Nervos
Súbito uma revolução no céu. Meus carneirinhos foram varridos com fúria e covardia. Contemplava essa transformação quando mamãe chegou e perguntou-me: O que há, meu querido? Nada, estava assistindo à performance das nuvens. Respondi. Esta bela performance está a nos dizer que mais tarde haverá chuva em abundância. Disse ela. A chuva é boa, mãe. Respondi.
O céu é tão imenso e acham de varrer os meus carneirinhos. Esse deus gosta mesmo é de contrariar mortais como eu. Um simples zás e lá se vão os animaizinhos…
Mamãe entregou-me os livros que eu tinha encomendado. Eu mesmo preparei uma lista pois se deixo por sua conta ela banca a censora. Acha que algumas leituras não fazem bem aos meus nervos. Dona Mercedes, dona Mercedes! Ela sim, tem nervos de aço. Quase. Se eu tivesse deixado os títulos ao seu encargo eu não teria o Matsuo Bashô agora em minhas mãos. Não é mesmo, mamãe? digo-lhe e ela sorri. Bashô não faz mal aos nervos de ninguém, Dona Mercedes sabia disso, ela tinha me oferecido, ela mesma, esse livro e agora vinha com essa conversa de nervos. Está pirada, dona Mercedes? Ela ri, me abraça e me assegura que não é bem assim, que essa idéia de censura não tinha partido dela. Ah! Eu devia ter adivinhado, e falando do diabo, lá vem ele caminhando lentamente. Seguro e altivo. Senhor Sérgio Novaes Carvalho Khoury, meu pai. Muito orgulhoso do Khoury que eu também carrego, claro, mas sem a mesma empáfia. Tento esconder o livro sob o banco mas o faço como um criminoso e tão atrapalhadamente que só consigo chamar mais a atenção para o objeto. Como vai, filho? Pergunta ele. Bem, e o senhor? Respondo. Mercedes, o que voce trouxe para ele? Seguiu a lista? Nós conversamos sobre isso, o médico concordou comigo, lembra-se?
Senhor Khoury não se conformava, o seu único varão ali, rodeado de alienados. Quando os clientes perguntavam pelo seu filho respondia que ele estava na Europa, participando de um intercâmbio cultural. E mamãe abaixava os olhos.

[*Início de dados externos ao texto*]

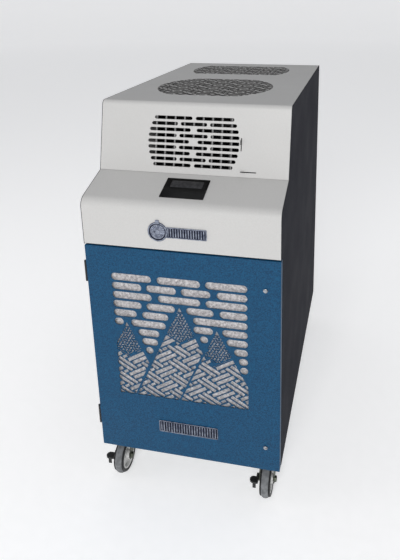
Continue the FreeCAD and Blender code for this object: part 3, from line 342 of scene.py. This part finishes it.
# ---------------------------------------------------------------- fascia badge
# A round blank medallion with a lug on top, in one casting with a fluted bar. The medallion has a
# raised bead round its edge and a dished middle with ribs.
def turned(profile, middle, axis, steps=64):
    """Solid turned from an outline of (radius, along) points."""
    shape = bmesh.new()
    axis = Vector(axis)
    out = Vector((1, 0, 0)) if abs(axis.z) > 0.5 else Vector((0, 0, 1))
    verts = [shape.verts.new(Vector(middle) + out * radius + axis * along)
             for radius, along in profile]
    ends = verts[1:] if profile[0][0] == profile[-1][0] == 0 else verts[1:] + verts[:1]
    edges = [shape.edges.new(pair) for pair in zip(verts, ends)]
    bmesh.ops.spin(shape, geom=verts + edges, cent=middle, axis=axis, angle=math.tau, steps=steps,
                   use_merge=True)
    bmesh.ops.remove_doubles(shape, verts=shape.verts, dist=0.00001)
    return shape


def add(shape, other):
    """Join a second bmesh into the first."""
    holder = bpy.data.meshes.new("holder")
    other.to_mesh(holder)
    other.free()
    shape.from_mesh(holder)
    bpy.data.meshes.remove(holder)


badge_low, badge_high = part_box("fascia_badge")
badge_depth = badge_high.y - badge_low.y
MEDAL_R = 0.0255
BEAD_R = MEDAL_R - 0.0022
BEAD_FOOT_R = MEDAL_R - 0.0036
DITCH_R = MEDAL_R - 0.0065
RIBS = 20
RIB_HALF = 0.0009
RIB_INNER = 0.0075
RIB_OUTER = MEDAL_R - 0.0078
LUG_HALF = 0.005
LUG_LAP = 0.003
LUG_SET_BACK = 0.0008
BAR_HALF = 0.014
BAR_LAP = 0.0045
BAR_SET_BACK = 0.0007
medal_middle = (badge_low.x + MEDAL_R, badge_high.y, badge_low.z + MEDAL_R)
casting = turned(
    [(0, 0), (MEDAL_R, 0), (MEDAL_R, badge_depth * 0.6), (MEDAL_R - 0.001, badge_depth * 0.95),
     (BEAD_R, badge_depth), (BEAD_FOOT_R, badge_depth * 0.9),
     (MEDAL_R - 0.005, badge_depth * 0.45), (DITCH_R, badge_depth * 0.45),
     (MEDAL_R - 0.0075, badge_depth * 0.55), (0.0072, badge_depth * 0.6),
     (0.0062, badge_depth * 0.85), (0, badge_depth * 0.95)],
    medal_middle, (0, -1, 0), steps=72)
for face in casting.faces:
    spot = face.calc_center_median() - Vector(medal_middle)
    face.material_index = 1 if DITCH_R < math.hypot(spot.x, spot.z) < BEAD_FOOT_R else 0
for number in range(RIBS):
    rib = bmesh.new()
    rib_verts = block(rib, (-RIB_HALF, -badge_depth * 0.86, RIB_INNER),
                      (RIB_HALF, -badge_depth * 0.5, RIB_OUTER))
    round_corners(rib, edges_along(rib_verts, 2), 0.0004, segments=2)
    rib_turn = Matrix.Rotation(number * math.tau / RIBS, 4, "Y")
    bmesh.ops.transform(rib, matrix=Matrix.Translation(medal_middle) @ rib_turn, verts=rib.verts)
    add(casting, rib)
lug = bmesh.new()
lug_verts = block(
    lug,
    (medal_middle[0] - LUG_HALF, badge_low.y + LUG_SET_BACK, badge_low.z + 2 * MEDAL_R - LUG_LAP),
    (medal_middle[0] + LUG_HALF, badge_high.y, badge_high.z))
round_corners(lug, edges_along(lug_verts, 1), 0.0022)
add(casting, lug)
bar = bmesh.new()
bar_low = (badge_low.x + 2 * MEDAL_R - BAR_LAP, badge_low.y + BAR_SET_BACK,
           medal_middle[2] - BAR_HALF)
bar_high = (badge_high.x, badge_high.y, medal_middle[2] + BAR_HALF)
rimmed_plate(bar, bar_low, bar_high, rim=0.002, groove=0.0007, flutes=15, corner=0.0025)
add(casting, bar)
fascia_casting = piece("fascia_badge_casting", casting, "cabinet", "badge_metal",
                       badge_metal, badge_ground)
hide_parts("fascia_badge")

# ---------------------------------------------------------------- mesh filter
# A washable filter of crumpled expanded aluminium: two layers of open diamond mesh over a creased
# foil, in a folded frame that slides in the rails on the door's back.
filter_low, filter_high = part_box("mesh_filter")
FILTER_RIM = 0.006
LAYER_GAP = 0.0022
FOIL_FROM_BACK = 0.0056
DIAMOND_STRETCH = 1.35
mat_low = filter_low + Vector((FILTER_RIM, 0, FILTER_RIM))
mat_high = filter_high - Vector((FILTER_RIM, 0, FILTER_RIM))


def trim_to_mat(shape):
    """Cut a sheet off at the frame's inner edges."""
    for axis in (0, 2):
        for corner, sign in ((mat_low, -1), (mat_high, 1)):
            outward = Vector((0, 0, 0))
            outward[axis] = sign
            everything = shape.verts[:] + shape.edges[:] + shape.faces[:]
            bmesh.ops.bisect_plane(shape, geom=everything, dist=1e-6, plane_co=corner,
                                   plane_no=outward, clear_outer=True)


def crumple(shape, depth, height, size, seed):
    """Push a sheet in and out by creased noise: large folds, with two finer sets on them."""
    for vert in shape.verts:
        spot = Vector((vert.co.x / size + seed, seed * 1.7, vert.co.z / size))
        fold = (abs(noise.noise(spot)) + 0.45 * noise.noise(spot * 2.7)
                + 0.2 * noise.noise(spot * 6.1))
        vert.co.y = depth + max(-1.0, min(1.0, fold * 1.6 - 0.4)) * height


def expanded_layer(pitch, strand, depth, seed):
    """Open diamond mesh, crumpled and cut to the frame."""
    middle = (mat_low + mat_high) / 2
    cells = math.ceil(math.hypot(mat_high.x - mat_low.x, mat_high.z - mat_low.z) / pitch)
    lie = (Matrix.Translation((middle.x, depth, middle.z))
           @ Matrix.Rotation(math.radians(90), 4, "X")
           @ Matrix.Diagonal((DIAMOND_STRETCH, 1.0, 1.0, 1.0))
           @ Matrix.Rotation(math.radians(45), 4, "Z"))
    shape = bmesh.new()
    bmesh.ops.create_grid(shape, x_segments=cells, y_segments=cells, size=cells * pitch / 2,
                          matrix=lie)
    trim_to_mat(shape)
    crumple(shape, depth, height=0.0012, size=0.012, seed=seed)
    bmesh.ops.wireframe(shape, faces=shape.faces, thickness=strand, offset=0.0, use_replace=True,
                        use_boundary=True, use_even_offset=False)
    return shape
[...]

Mamãe, você trouxe o caderno que pedi? Perguntei-lhe. Aqui está, um belo caderno, lápis, canetas….Respondeu ela enquanto tirava tudo da bolsa. Para quê isso? Perguntou o velho Sérgio. Vou escrever sobre os meus companheiros de insanidade. Respondi. Que palhaçada é essa? Perguntou ele olhando para mamãe. Palhaçada nenhuma, ele disse aos outros que era escritor e agora eles querem que ele registre as suas histórias. Explicou muito naturalmente mamãe. E desde quando ele é escritor? Perguntou, enfezado, papai. Desde quando ele decidiu assim. Respondeu, sem mudar o tom, Dona Mercedes. Escute, a culpa é toda sua, eu não sei se já te disse isso com todas as letras, mas a culpa é sua. Disse-lhe papai. Sim, você já me disse isso com todas as letras…

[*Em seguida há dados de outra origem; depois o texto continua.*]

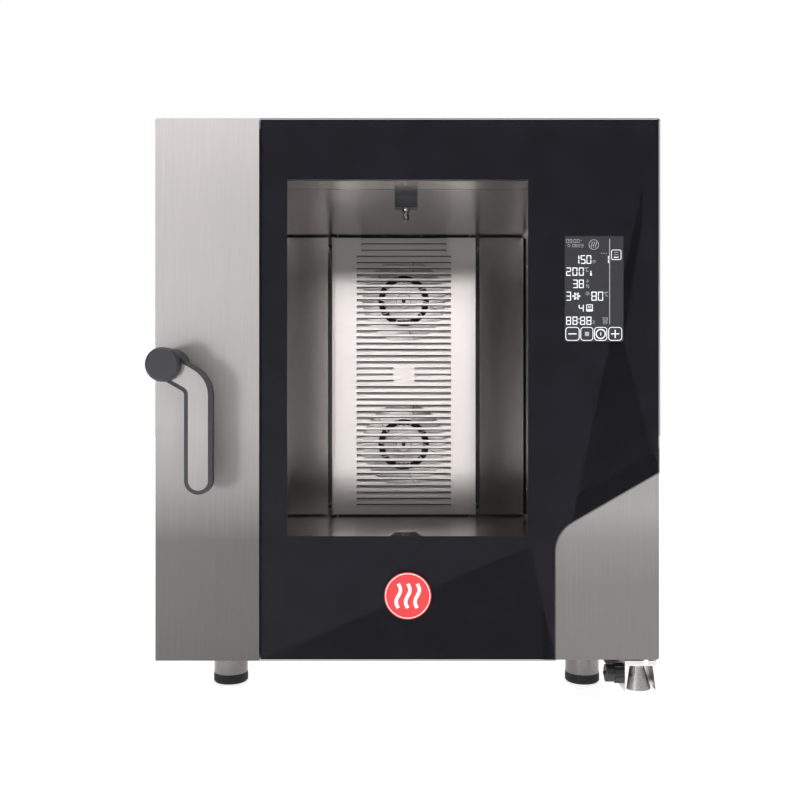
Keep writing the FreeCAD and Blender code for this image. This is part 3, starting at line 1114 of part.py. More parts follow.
for thing in doc.Objects:
    if "Invalid" in thing.State or "Error" in thing.State:
        raise RuntimeError(f"{thing.Name} ({thing.Label}) failed: {thing.State}")

os.makedirs("parts", exist_ok=True)
for piece in subparts:
    shape = piece.Shape
    if shape.isNull() or not shape.isValid() or not shape.Solids:
        raise RuntimeError(f"{piece.Label} has no valid solid")
    shape.exportStep(f"parts/{piece.Label}.step")
print(len(subparts), "sub-parts written")
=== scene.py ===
import math

import bpy
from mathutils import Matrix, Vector


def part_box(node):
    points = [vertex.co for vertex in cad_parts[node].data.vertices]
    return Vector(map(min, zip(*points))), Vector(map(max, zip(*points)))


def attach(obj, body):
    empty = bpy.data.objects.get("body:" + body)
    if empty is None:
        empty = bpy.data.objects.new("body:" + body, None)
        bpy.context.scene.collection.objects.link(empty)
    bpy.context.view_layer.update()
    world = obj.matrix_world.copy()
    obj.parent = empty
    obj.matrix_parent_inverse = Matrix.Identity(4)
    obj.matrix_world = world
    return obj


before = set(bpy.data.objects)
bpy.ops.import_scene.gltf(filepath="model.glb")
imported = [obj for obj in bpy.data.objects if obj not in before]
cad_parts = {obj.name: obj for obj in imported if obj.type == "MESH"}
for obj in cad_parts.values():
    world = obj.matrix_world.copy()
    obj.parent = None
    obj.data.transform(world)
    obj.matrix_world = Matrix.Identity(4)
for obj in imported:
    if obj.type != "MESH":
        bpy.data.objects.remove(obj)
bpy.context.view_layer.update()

# Looks for a counter-top combi steamer: stainless cabinet, full-width glass door, lit steam cavity.
# Lengths are in metres. Shapes drawn on a flat face are given in millimetres on that face.

MM = 0.001
glass_low, glass_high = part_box("door_glass")
FRONT = glass_low[1]
BASE = glass_low[2]
TOP = glass_high[2]
BAFFLE_GAP = 4 * MM
DEFLECTOR_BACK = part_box("inlet_baffle")[0][1] - BAFFLE_GAP


# Materials -----------------------------------------------------------------------------------

class Look:
    """A Principled material put together from textures that stay fixed to the piece."""

    def __init__(self, name, colour, metallic=0.0, rough=0.5, **constants):
        self.material = bpy.data.materials.new(name)
        self.material.use_nodes = True
        self.tree = self.material.node_tree
        self.tree.nodes.clear()
        self.shader = self.make("ShaderNodeBsdfPrincipled")
        out = self.make("ShaderNodeOutputMaterial")
        self.join(self.shader.outputs["BSDF"], out.inputs["Surface"])
        self.coords = self.make("ShaderNodeTexCoord").outputs["Object"]
        self.colour = colour
        self.set("Base Color", (*colour, 1))
        self.set("Metallic", metallic)
        self.set("Roughness", rough)
        for socket, amount in constants.items():
            self.set(socket.replace("_", " "), amount)
        self.normal = None

    def make(self, kind):
        return self.tree.nodes.new(kind)

    def join(self, source, target):
        self.tree.links.new(source, target)

    def set(self, socket, amount):
        self.shader.inputs[socket].default_value = amount

    def noise(self, scale, stretch=(1, 1, 1), detail=3.0, rough=0.55, warp=0.0):
        """Noise between 0 and 1 at about scale cells a metre, drawn out along the short stretch axes."""
        mapping = self.make("ShaderNodeMapping")
        mapping.inputs["Scale"].default_value = stretch
        self.join(self.coords, mapping.inputs["Vector"])
        texture = self.make("ShaderNodeTexNoise")
        texture.inputs["Scale"].default_value = scale
        texture.inputs["Detail"].default_value = detail
        texture.inputs["Roughness"].default_value = rough
        texture.inputs["Distortion"].default_value = warp
        self.join(mapping.outputs["Vector"], texture.inputs["Vector"])
        return texture.outputs["Fac"]

    def cells(self, scale, feature="F1"):
        """Distance in a pattern of cells: to a cell's middle with F1, or to its edge."""
        texture = self.make("ShaderNodeTexVoronoi")
        texture.feature = feature
        texture.inputs["Scale"].default_value = scale
        self.join(self.coords, texture.inputs["Vector"])
        return texture.outputs["Distance"]

    def across(self, axis, low, high):
        """0 up to low and 1 from high on, along one axis."""
        split = self.make("ShaderNodeSeparateXYZ")
        self.join(self.coords, split.inputs["Vector"])
        return self.spread(split.outputs[axis], low, high)

    def spread(self, source, low, high, new_low=0, new_high=1):
        """The stretch from low to high of an output, mapped to new_low to new_high and held outside it."""
        node = self.make("ShaderNodeMapRange")
        for socket, amount in (("From Min", low), ("From Max", high),
                               ("To Min", new_low), ("To Max", new_high)):
            node.inputs[socket].default_value = amount
        self.join(source, node.inputs["Value"])
        return node.outputs["Result"]

    def pair(self, blend, first, second):
        """A node that puts two colours together, each a colour or a colour output."""
        node = self.make("ShaderNodeMix")
        node.data_type = "RGBA"
        node.blend_type = blend
        sockets = [s for s in node.inputs if s.type == "RGBA"]
        for socket, colour in zip(sockets, (first, second)):
            if isinstance(colour, tuple):
                socket.default_value = (*colour[:3], 1)
            else:
                self.join(colour, socket)
        return node, [s for s in node.outputs if s.type == "RGBA"][0]

    def mix(self, factor, first, second):
        """A colour between two: the first at factor 0, the second at factor 1."""
        node, result = self.pair("MIX", first, second)
        self.join(factor, node.inputs["Factor"])
        return result

    def times(self, first, second):
        """One colour times another."""
        node, result = self.pair("MULTIPLY", first, second)
        node.inputs["Factor"].default_value = 1.0
        return result

    def paint(self, source):
        self.join(source, self.shader.inputs["Base Color"])

    def tint(self, factor, darker, brighter):
        """Base colour that varies with factor from darker to brighter times the plain colour."""
        self.paint(self.mix(factor, shade(self.colour, darker), shade(self.colour, brighter)))

    def polish(self, factor, low, high):
        """Roughness that varies with factor."""
        self.join(self.spread(factor, 0.3, 0.7, low, high), self.shader.inputs["Roughness"])

    def flat(self):
        """Shade every face by its own direction, so that broad sheets stay even."""
        self.normal = self.make("ShaderNodeNewGeometry").outputs["True Normal"]
        self.join(self.normal, self.shader.inputs["Normal"])

    def bump(self, height, distance, strength=1.0):
        node = self.make("ShaderNodeBump")
        node.inputs["Distance"].default_value = distance
        node.inputs["Strength"].default_value = strength
        self.join(height, node.inputs["Height"])
        if self.normal:
            self.join(self.normal, node.inputs["Normal"])
        self.normal = node.outputs["Normal"]
        self.join(self.normal, self.shader.inputs["Normal"])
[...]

E papai vai embora pisando duro, como sempre.
Quando mamãe se vai, inicio o registro. Zoroastro será o primeiro porque o seu nome começa com Z. Zoroastro que é alto, forte, meio banguela, senta-se no tamborete na minha frente, ergue a cabeça e dita: Era uma vez, uma linda princesa, eu.